Amidst all this activity, he recently found time to talk me about his goals, the dire need for physical education and his frustration with the glacial pace of reform in Washington during an election year.
Richard told me about his advocacy for the FIT Kids Act, which would amend No Child Left Behind to require states, districts and schools to include the amount and quality of P.E. among the "multiple measures" by which schools are judged.
He makes no secret of his impatience with the current presidential contest, characterizing it as a political circus that drowns out calls to address the real crisis in children's health and fitness.
His own ideas for reform:
- Carve out real time in school for physical activity. The FIT Kids Act sets a goal of 150 minutes/week in elementary school and 225 minutes/week in high school.
- Enlist Certified Aerobic instructors to help P.E. teachers offer excellent physical education.
- Ensure that P.E. classes include warm up, cardio, strength training and stretching. Just hitting a ball or running around a field won't cut it anymore.
- Get kids moving to the music they love.
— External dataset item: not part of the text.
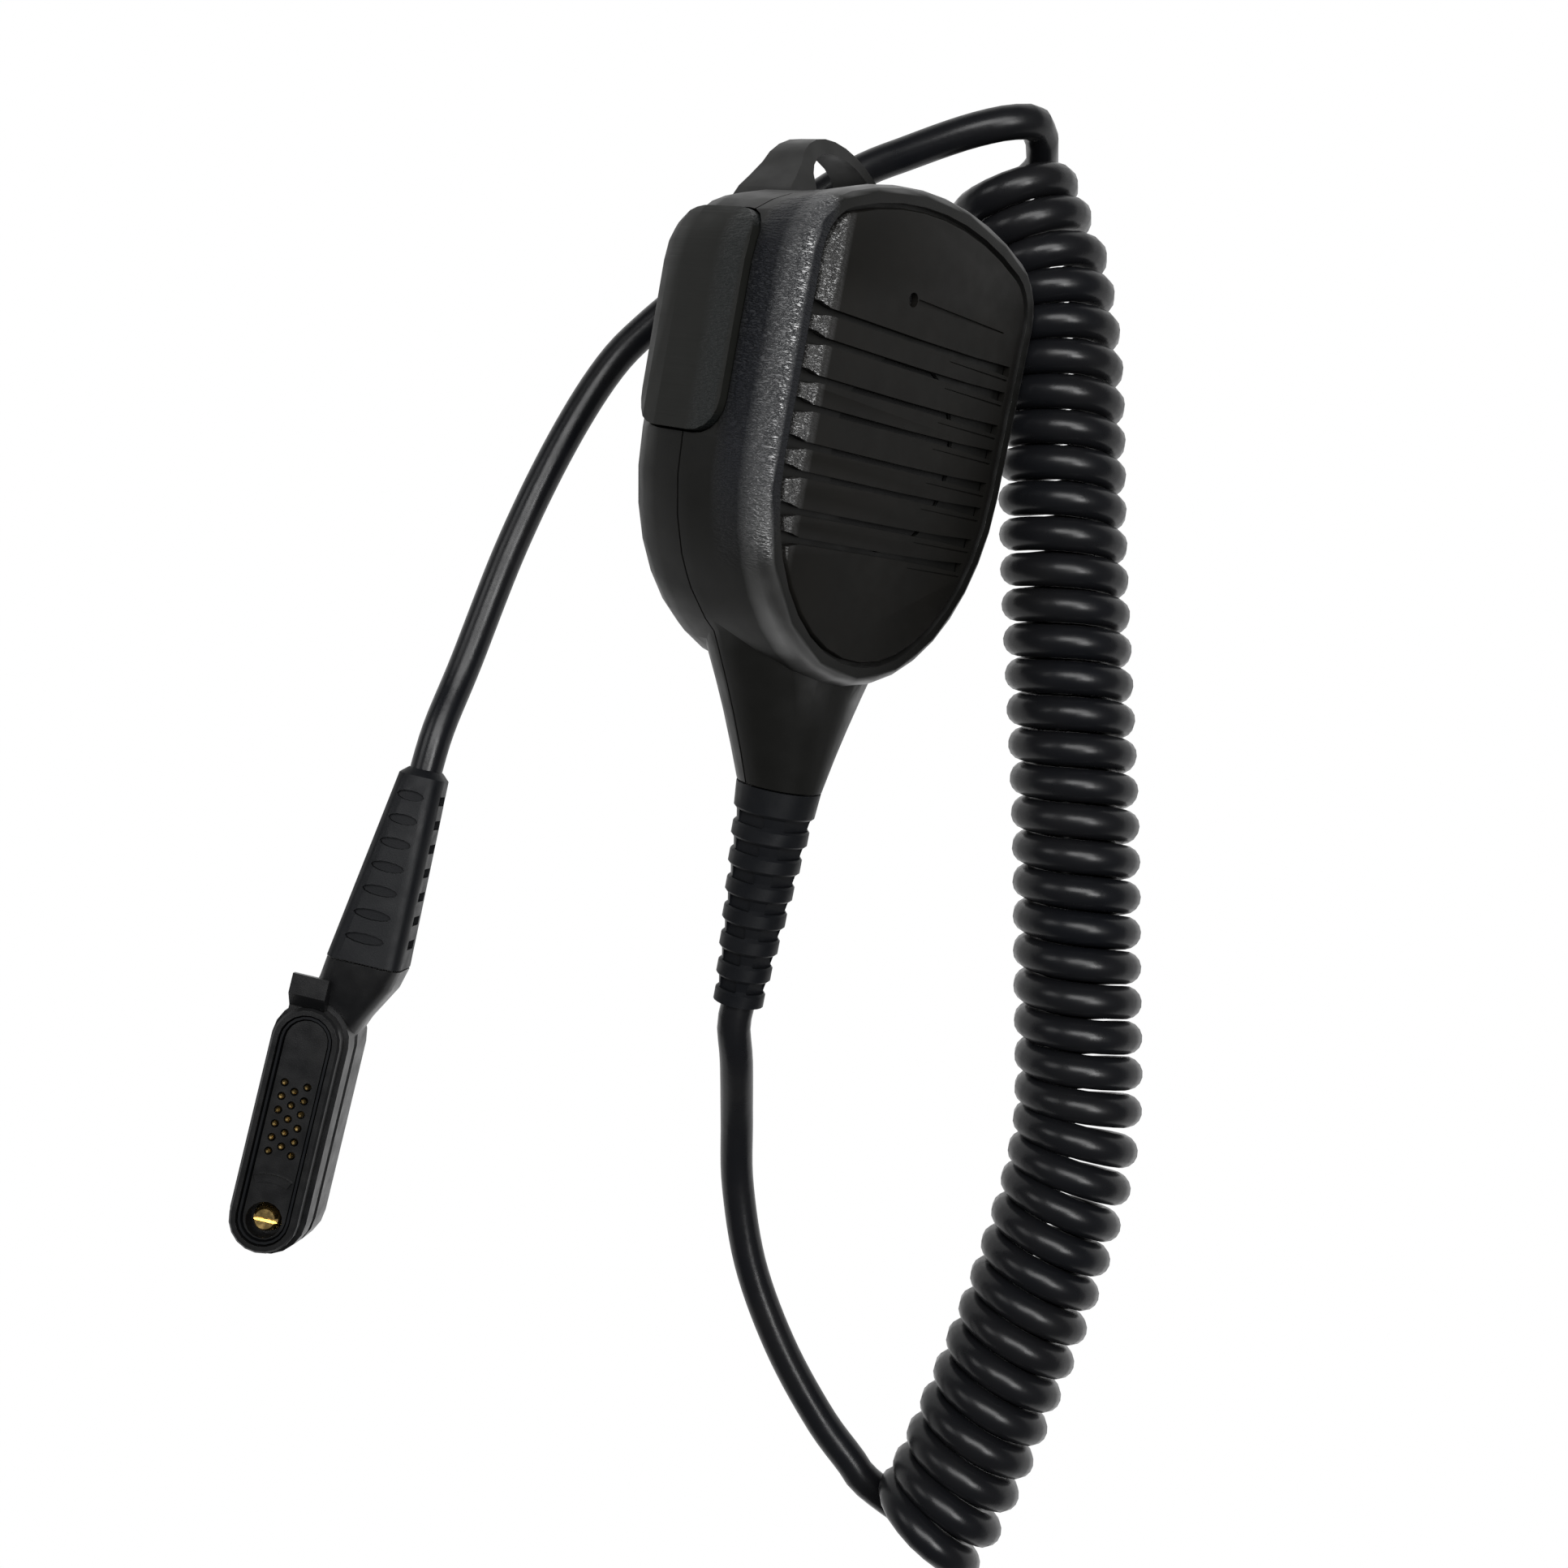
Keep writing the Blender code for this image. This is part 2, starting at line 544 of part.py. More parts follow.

Calling himself "the black sheep of the fitness world," Simmons speculates that people won't take him seriously. His record so far belies that fear. He has taken his campaign to the major networks, inspired thousands of calls and emails to congressional offices, made more legislative progress than many professional advocacy organizations could even hope for, and inspired respectful coverage of his ideas from normally wonky organizations like Education Week and Education Sector.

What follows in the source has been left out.